→ **Written request**:
Starting at the line with "each piece of the helmet" and stopping at the line with "return low, high", repeat each line exactly. Include both and omit the rest.

→ **Input data**:
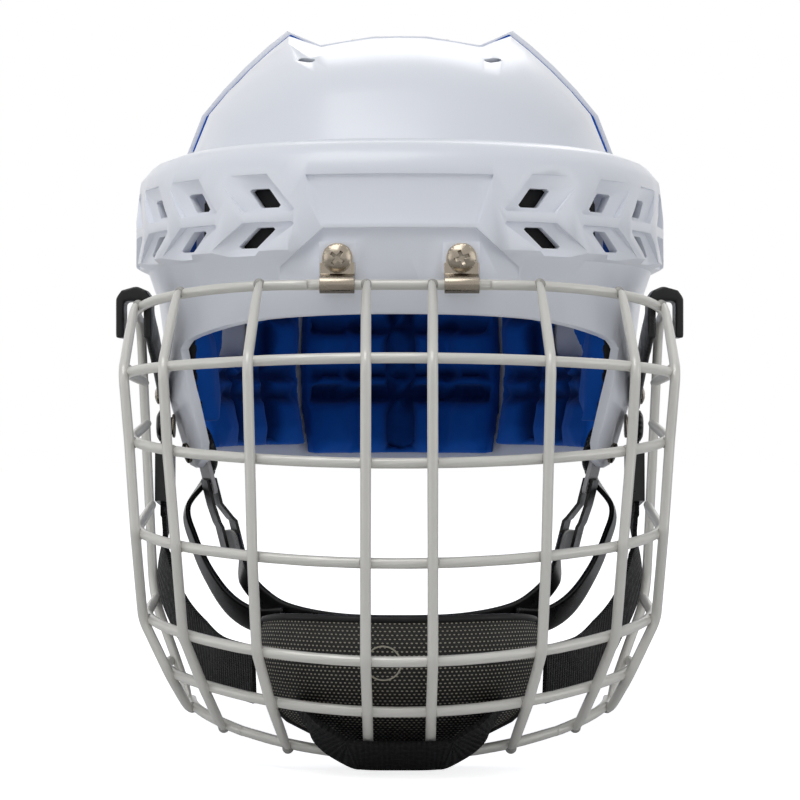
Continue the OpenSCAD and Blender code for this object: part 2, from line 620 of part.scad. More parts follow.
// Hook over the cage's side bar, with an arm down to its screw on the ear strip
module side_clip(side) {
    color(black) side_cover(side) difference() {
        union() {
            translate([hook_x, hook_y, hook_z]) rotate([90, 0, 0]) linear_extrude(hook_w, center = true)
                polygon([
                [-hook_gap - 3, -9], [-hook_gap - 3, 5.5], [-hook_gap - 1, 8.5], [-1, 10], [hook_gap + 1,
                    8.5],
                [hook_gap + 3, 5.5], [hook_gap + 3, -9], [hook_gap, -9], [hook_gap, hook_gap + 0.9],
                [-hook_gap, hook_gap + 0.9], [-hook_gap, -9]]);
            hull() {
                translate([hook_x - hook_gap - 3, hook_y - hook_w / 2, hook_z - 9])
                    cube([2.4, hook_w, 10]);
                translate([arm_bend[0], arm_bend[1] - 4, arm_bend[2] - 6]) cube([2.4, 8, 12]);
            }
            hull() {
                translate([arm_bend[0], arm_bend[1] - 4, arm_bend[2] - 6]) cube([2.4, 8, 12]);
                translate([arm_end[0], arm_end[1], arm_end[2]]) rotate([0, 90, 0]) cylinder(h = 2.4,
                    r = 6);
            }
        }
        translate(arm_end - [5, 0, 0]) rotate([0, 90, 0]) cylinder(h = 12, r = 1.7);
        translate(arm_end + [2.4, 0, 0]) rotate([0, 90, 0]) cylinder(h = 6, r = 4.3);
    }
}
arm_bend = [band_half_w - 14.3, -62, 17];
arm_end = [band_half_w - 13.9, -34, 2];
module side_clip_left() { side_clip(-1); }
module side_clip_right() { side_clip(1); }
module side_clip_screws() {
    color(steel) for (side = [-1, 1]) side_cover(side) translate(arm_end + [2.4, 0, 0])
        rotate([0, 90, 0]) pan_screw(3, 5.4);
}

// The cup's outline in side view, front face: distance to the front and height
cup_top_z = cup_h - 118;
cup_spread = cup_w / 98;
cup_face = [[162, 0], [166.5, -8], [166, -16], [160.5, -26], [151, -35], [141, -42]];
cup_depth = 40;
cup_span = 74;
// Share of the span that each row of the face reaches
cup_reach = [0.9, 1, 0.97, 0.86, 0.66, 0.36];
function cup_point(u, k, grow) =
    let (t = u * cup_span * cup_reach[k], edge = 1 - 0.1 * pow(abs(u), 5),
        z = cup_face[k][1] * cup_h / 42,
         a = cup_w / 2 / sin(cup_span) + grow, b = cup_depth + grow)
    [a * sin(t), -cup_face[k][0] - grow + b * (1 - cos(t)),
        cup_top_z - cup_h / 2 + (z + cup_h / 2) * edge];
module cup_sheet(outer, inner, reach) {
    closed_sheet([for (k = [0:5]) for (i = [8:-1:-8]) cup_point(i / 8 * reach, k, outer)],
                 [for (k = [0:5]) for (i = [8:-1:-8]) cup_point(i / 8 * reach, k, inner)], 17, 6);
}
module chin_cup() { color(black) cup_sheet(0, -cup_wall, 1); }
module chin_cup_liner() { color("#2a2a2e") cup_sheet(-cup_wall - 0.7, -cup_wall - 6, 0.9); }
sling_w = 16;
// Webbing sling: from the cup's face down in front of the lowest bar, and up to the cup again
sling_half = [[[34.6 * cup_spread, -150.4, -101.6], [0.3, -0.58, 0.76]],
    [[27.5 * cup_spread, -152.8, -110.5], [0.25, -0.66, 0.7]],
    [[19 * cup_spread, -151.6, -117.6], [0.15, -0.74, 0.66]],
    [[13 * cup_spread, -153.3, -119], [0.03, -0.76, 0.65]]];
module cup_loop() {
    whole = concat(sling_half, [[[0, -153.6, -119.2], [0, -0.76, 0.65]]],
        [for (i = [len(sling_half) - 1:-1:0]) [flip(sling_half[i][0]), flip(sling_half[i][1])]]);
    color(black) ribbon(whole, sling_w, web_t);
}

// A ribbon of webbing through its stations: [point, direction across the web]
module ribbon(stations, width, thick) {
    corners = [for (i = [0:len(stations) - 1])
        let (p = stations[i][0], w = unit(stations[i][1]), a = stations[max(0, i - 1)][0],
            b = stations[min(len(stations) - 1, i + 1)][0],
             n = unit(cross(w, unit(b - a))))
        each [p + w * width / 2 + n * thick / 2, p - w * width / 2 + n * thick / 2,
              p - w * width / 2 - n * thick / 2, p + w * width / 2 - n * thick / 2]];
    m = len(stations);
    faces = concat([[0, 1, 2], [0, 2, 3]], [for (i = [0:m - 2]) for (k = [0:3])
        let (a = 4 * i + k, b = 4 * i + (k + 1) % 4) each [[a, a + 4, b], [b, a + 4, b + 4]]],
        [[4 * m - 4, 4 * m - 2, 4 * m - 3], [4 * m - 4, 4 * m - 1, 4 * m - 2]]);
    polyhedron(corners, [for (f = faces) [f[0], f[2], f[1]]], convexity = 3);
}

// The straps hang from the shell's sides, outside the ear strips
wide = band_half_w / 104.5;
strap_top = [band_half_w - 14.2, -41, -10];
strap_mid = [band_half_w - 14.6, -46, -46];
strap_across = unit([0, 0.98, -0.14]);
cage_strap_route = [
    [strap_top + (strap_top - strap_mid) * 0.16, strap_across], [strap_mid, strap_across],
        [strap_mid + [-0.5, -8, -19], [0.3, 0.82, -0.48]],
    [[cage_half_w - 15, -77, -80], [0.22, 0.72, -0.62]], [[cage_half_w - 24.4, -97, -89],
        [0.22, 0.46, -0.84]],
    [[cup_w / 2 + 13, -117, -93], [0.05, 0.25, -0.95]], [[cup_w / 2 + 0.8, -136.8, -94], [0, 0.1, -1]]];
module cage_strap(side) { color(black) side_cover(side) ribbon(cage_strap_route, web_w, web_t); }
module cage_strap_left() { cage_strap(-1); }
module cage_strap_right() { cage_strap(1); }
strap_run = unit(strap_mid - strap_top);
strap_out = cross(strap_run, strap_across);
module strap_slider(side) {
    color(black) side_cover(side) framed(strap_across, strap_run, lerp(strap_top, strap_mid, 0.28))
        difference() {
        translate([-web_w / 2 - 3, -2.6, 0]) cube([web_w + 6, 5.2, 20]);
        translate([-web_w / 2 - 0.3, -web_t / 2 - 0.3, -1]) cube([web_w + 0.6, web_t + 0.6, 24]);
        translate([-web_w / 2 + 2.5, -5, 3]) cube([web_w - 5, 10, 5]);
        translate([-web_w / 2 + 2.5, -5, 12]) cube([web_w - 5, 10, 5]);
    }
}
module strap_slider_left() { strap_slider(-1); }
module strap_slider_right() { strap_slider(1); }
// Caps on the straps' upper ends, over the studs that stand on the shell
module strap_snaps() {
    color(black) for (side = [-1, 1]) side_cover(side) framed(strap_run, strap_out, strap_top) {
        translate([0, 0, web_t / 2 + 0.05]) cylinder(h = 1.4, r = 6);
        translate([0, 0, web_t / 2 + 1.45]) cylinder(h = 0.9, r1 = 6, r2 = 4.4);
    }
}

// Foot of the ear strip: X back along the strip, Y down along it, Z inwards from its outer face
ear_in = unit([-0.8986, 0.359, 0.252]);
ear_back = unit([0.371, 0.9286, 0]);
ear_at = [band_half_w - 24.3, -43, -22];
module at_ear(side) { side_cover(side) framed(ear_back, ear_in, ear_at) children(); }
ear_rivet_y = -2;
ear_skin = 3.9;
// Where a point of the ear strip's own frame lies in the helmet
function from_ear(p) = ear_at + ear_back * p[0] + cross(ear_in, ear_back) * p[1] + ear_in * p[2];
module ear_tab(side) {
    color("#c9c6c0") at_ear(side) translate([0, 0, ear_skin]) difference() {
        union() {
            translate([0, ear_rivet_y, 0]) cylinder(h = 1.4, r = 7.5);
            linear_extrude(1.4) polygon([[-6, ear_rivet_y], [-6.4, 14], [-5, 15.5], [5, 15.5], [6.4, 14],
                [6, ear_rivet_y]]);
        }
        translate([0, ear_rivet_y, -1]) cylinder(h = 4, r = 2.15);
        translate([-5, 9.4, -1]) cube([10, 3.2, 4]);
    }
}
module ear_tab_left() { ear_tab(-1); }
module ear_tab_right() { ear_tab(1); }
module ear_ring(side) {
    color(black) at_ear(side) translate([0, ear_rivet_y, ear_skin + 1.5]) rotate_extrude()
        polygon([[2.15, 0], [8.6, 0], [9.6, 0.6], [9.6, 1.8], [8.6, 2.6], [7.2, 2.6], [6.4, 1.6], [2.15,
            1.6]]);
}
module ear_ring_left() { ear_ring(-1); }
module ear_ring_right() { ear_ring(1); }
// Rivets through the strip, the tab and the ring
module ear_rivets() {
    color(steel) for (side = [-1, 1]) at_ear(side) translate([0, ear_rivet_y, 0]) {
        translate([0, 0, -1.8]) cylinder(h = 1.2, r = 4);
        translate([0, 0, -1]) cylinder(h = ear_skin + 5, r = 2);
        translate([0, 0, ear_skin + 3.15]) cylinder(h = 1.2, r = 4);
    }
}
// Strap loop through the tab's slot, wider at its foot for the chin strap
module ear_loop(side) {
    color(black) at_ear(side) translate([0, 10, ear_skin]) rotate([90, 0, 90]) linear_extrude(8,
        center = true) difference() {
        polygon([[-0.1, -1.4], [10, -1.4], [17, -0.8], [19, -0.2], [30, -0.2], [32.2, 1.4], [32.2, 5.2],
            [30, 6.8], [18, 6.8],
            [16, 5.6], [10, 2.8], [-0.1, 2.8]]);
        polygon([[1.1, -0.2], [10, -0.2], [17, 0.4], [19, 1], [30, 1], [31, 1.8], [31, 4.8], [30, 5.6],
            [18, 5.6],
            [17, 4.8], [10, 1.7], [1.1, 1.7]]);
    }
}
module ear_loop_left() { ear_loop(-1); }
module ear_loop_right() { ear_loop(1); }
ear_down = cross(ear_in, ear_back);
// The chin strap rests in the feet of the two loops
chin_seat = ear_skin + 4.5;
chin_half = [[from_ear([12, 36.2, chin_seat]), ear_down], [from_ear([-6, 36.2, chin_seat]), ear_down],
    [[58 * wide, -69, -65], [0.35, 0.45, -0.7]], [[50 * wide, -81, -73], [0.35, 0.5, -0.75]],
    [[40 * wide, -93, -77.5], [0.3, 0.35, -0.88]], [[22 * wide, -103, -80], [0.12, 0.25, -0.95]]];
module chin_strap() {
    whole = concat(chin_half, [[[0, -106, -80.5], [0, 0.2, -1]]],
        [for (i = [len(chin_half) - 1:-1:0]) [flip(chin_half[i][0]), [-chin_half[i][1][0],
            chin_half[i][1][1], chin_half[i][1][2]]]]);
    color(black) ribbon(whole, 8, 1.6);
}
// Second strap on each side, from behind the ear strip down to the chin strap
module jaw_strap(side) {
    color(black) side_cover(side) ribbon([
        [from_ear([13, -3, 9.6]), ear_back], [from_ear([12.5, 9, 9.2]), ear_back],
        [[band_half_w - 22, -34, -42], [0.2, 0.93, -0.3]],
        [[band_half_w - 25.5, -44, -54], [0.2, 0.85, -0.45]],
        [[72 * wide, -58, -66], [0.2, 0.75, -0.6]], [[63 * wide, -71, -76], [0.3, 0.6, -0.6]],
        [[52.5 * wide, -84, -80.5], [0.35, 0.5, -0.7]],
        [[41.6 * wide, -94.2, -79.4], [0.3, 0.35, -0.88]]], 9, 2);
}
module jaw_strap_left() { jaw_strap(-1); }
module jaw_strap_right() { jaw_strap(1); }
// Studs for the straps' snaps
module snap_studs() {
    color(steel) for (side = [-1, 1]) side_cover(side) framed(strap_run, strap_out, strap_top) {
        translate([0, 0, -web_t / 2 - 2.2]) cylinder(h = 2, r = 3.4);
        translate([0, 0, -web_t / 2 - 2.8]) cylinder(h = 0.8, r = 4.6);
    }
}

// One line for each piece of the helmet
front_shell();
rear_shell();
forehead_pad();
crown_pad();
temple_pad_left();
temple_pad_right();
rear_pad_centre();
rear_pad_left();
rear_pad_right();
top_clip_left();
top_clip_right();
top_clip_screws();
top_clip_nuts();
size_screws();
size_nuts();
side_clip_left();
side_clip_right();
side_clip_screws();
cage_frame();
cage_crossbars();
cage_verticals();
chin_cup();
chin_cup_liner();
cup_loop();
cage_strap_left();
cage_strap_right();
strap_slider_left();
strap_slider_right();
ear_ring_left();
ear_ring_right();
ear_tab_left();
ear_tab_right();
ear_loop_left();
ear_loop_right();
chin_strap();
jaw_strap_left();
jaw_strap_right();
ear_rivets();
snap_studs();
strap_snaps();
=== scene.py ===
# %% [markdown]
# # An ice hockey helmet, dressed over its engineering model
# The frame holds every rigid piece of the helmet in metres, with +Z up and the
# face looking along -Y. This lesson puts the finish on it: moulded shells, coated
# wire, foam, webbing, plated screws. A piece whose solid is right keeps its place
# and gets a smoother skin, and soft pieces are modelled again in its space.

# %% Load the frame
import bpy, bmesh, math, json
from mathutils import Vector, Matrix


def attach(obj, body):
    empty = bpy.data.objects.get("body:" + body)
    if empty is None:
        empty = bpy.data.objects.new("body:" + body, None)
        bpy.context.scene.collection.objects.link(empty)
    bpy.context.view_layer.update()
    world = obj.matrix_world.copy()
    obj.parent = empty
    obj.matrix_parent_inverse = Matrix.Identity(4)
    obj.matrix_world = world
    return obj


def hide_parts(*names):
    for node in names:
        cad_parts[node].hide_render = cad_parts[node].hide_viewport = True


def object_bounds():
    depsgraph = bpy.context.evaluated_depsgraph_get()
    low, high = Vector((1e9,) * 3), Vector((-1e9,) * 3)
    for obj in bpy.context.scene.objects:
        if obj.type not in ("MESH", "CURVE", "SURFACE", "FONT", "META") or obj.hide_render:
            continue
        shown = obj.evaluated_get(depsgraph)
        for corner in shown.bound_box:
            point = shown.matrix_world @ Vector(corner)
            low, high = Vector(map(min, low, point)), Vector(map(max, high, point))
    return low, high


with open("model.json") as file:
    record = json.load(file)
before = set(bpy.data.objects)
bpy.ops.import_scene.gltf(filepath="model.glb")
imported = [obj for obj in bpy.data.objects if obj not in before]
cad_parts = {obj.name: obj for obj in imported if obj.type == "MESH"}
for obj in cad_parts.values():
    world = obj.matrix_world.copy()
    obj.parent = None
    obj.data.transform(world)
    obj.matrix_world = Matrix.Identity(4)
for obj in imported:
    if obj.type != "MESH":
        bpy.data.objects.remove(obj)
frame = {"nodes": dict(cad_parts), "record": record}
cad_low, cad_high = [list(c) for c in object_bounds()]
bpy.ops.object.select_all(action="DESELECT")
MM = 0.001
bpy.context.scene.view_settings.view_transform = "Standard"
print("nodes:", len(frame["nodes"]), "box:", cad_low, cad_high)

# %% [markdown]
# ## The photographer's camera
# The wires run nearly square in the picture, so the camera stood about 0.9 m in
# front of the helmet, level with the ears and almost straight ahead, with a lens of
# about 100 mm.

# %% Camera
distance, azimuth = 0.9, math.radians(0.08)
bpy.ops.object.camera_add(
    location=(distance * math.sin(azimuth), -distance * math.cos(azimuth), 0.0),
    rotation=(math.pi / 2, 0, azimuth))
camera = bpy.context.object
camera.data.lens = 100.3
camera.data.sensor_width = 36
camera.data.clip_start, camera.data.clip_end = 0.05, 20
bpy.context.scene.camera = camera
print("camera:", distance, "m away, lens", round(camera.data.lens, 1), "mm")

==

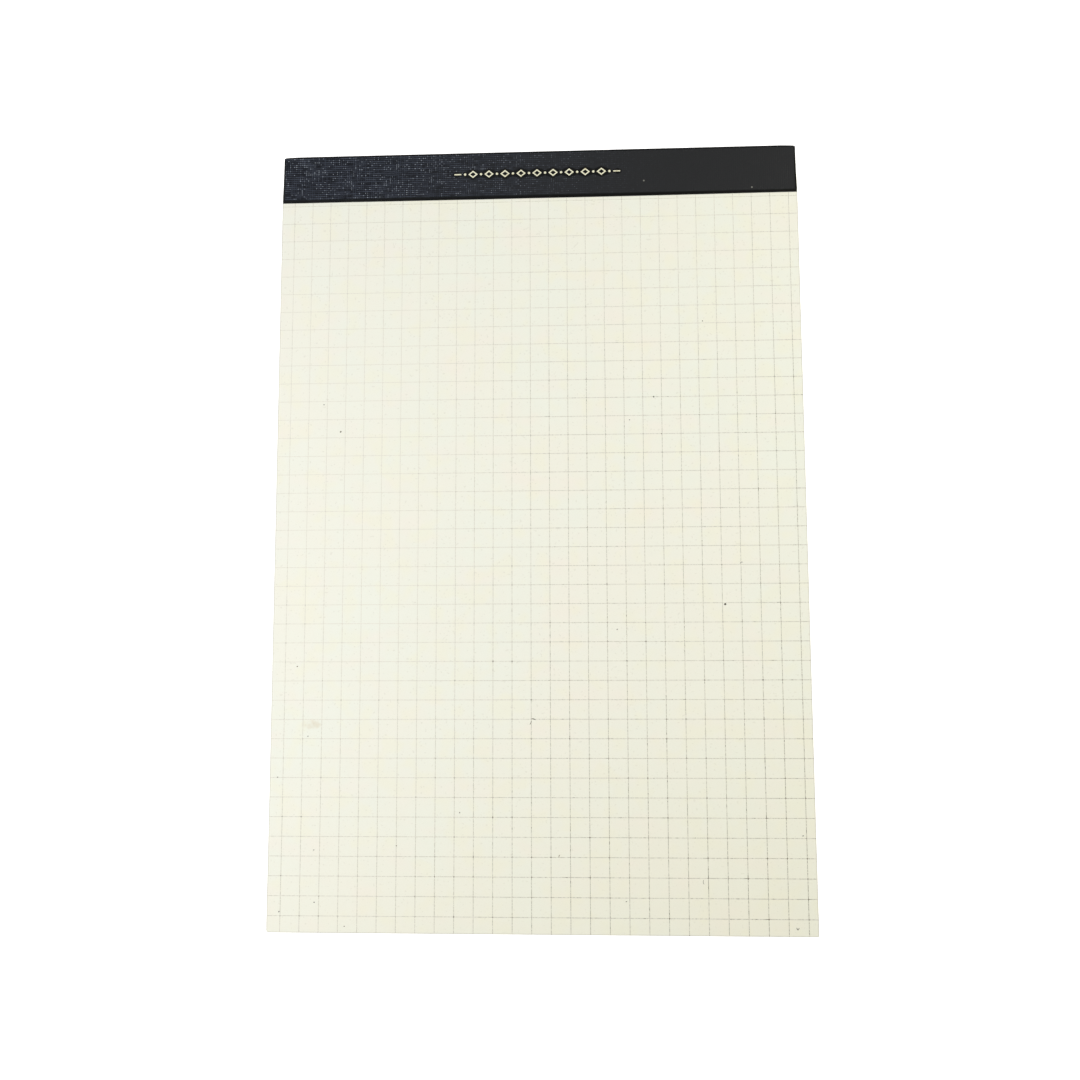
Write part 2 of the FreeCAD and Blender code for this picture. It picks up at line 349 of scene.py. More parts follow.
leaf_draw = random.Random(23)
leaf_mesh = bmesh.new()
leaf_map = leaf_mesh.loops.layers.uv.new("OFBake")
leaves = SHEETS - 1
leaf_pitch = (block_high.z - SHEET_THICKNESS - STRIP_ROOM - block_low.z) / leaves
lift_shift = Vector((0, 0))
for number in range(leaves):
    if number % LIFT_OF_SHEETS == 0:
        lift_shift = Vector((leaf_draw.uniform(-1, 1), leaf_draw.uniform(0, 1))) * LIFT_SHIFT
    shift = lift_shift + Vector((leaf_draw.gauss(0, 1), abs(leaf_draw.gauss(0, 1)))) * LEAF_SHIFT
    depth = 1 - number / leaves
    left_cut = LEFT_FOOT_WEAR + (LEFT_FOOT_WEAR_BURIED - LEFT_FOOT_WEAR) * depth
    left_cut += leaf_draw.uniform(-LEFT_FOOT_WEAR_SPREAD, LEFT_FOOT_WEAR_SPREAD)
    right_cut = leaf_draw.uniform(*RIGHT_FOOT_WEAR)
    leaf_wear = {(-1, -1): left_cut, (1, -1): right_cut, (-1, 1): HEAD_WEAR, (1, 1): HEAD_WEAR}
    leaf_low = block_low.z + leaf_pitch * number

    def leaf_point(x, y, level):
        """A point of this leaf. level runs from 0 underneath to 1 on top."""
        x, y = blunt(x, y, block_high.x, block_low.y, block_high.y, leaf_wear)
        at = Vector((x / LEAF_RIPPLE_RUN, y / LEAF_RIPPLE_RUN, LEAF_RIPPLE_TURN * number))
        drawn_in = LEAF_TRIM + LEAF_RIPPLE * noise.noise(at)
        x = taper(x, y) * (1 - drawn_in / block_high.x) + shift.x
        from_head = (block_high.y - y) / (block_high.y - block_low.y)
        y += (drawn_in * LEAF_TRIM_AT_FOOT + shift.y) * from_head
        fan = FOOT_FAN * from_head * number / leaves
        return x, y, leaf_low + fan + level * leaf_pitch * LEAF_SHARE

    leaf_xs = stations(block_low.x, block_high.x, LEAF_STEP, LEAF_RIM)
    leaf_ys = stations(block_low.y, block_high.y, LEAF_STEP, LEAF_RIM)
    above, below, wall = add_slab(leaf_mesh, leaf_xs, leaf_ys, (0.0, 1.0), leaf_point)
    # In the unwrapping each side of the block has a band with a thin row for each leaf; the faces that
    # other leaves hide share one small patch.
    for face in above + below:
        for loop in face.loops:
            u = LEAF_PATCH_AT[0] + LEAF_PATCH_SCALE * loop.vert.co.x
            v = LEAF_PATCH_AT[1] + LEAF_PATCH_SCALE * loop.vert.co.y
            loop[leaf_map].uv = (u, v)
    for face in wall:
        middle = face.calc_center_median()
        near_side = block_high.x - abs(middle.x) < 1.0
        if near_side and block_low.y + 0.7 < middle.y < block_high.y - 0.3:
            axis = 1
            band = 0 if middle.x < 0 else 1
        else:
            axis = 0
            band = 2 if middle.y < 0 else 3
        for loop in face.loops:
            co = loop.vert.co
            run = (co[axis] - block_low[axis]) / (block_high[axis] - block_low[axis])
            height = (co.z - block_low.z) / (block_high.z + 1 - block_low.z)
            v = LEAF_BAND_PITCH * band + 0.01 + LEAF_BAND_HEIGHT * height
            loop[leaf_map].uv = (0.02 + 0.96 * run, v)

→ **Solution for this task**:
// One line for each piece of the helmet
front_shell();
rear_shell();
forehead_pad();
crown_pad();
temple_pad_left();
temple_pad_right();
rear_pad_centre();
rear_pad_left();
rear_pad_right();
top_clip_left();
top_clip_right();
top_clip_screws();
top_clip_nuts();
size_screws();
size_nuts();
side_clip_left();
side_clip_right();
side_clip_screws();
cage_frame();
cage_crossbars();
cage_verticals();
chin_cup();
chin_cup_liner();
cup_loop();
cage_strap_left();
cage_strap_right();
strap_slider_left();
strap_slider_right();
ear_ring_left();
ear_ring_right();
ear_tab_left();
ear_tab_right();
ear_loop_left();
ear_loop_right();
chin_strap();
jaw_strap_left();
jaw_strap_right();
ear_rivets();
snap_studs();
strap_snaps();
=== scene.py ===
# %% [markdown]
# # An ice hockey helmet, dressed over its engineering model
# The frame holds every rigid piece of the helmet in metres, with +Z up and the
# face looking along -Y. This lesson puts the finish on it: moulded shells, coated
# wire, foam, webbing, plated screws. A piece whose solid is right keeps its place
# and gets a smoother skin, and soft pieces are modelled again in its space.

# %% Load the frame
import bpy, bmesh, math, json
from mathutils import Vector, Matrix


def attach(obj, body):
    empty = bpy.data.objects.get("body:" + body)
    if empty is None:
        empty = bpy.data.objects.new("body:" + body, None)
        bpy.context.scene.collection.objects.link(empty)
    bpy.context.view_layer.update()
    world = obj.matrix_world.copy()
    obj.parent = empty
    obj.matrix_parent_inverse = Matrix.Identity(4)
    obj.matrix_world = world
    return obj


def hide_parts(*names):
    for node in names:
        cad_parts[node].hide_render = cad_parts[node].hide_viewport = True


def object_bounds():
    depsgraph = bpy.context.evaluated_depsgraph_get()
    low, high = Vector((1e9,) * 3), Vector((-1e9,) * 3)
    for obj in bpy.context.scene.objects:
        if obj.type not in ("MESH", "CURVE", "SURFACE", "FONT", "META") or obj.hide_render:
            continue
        shown = obj.evaluated_get(depsgraph)
        for corner in shown.bound_box:
            point = shown.matrix_world @ Vector(corner)
            low, high = Vector(map(min, low, point)), Vector(map(max, high, point))
    return low, high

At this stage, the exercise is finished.